━━━ INFORMATION SUPPLIED ━━━

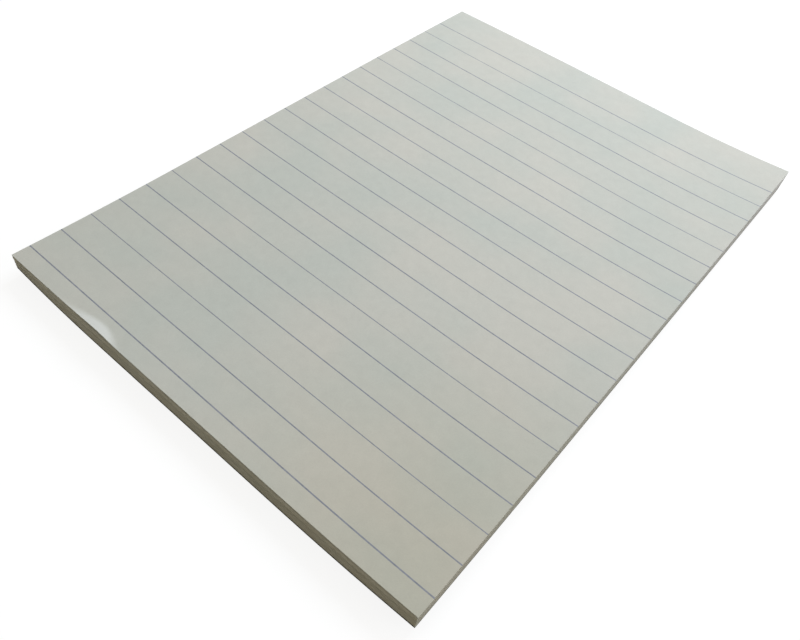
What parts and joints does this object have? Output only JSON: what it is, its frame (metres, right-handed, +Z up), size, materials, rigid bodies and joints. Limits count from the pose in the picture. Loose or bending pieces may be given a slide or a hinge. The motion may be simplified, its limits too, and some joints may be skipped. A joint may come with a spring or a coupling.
{
  "type": "ruled writing pad",
  "caption": "Glued writing pad: a stack of ruled white sheets on a stiff board, with a shallow dished page and curled corners.",
  "frame": {"origin": "on the table under the middle of the pad's outline", "axes": "+X across the sheet to the reader's right, +Y from the foot up to the glued head, +Z up out of the page"},
  "size_m": [0.148, 0.2102, 0.0096],
  "materials": {
    "paper": "uncoated, matt",
    "ruling_ink": "blue-grey offset ink on paper, matt",
    "grey_board": "grey recycled board, matt",
    "pad_glue": "dried white padding glue, satin"
  },
  "bodies": {
    "root": {"sheet_stack": "paper", "ruled_lines": "ruling_ink", "backing_board": "grey_board", "head_glue": "pad_glue"}
  },
  "joints": []
}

━━━

# DO THIS:
Quote every line of the data, word for word.

# WORKED SOLUTION:
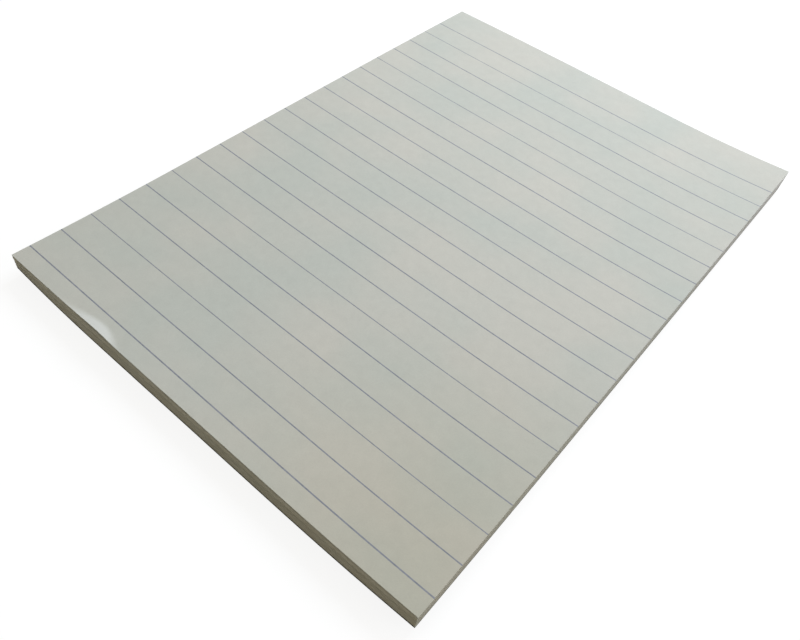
What parts and joints does this object have? Output only JSON: what it is, its frame (metres, right-handed, +Z up), size, materials, rigid bodies and joints. Limits count from the pose in the picture. Loose or bending pieces may be given a slide or a hinge. The motion may be simplified, its limits too, and some joints may be skipped. A joint may come with a spring or a coupling.
{
  "type": "ruled writing pad",
  "caption": "Glued writing pad: a stack of ruled white sheets on a stiff board, with a shallow dished page and curled corners.",
  "frame": {"origin": "on the table under the middle of the pad's outline", "axes": "+X across the sheet to the reader's right, +Y from the foot up to the glued head, +Z up out of the page"},
  "size_m": [0.148, 0.2102, 0.0096],
  "materials": {
    "paper": "uncoated, matt",
    "ruling_ink": "blue-grey offset ink on paper, matt",
    "grey_board": "grey recycled board, matt",
    "pad_glue": "dried white padding glue, satin"
  },
  "bodies": {
    "root": {"sheet_stack": "paper", "ruled_lines": "ruling_ink", "backing_board": "grey_board", "head_glue": "pad_glue"}
  },
  "joints": []
}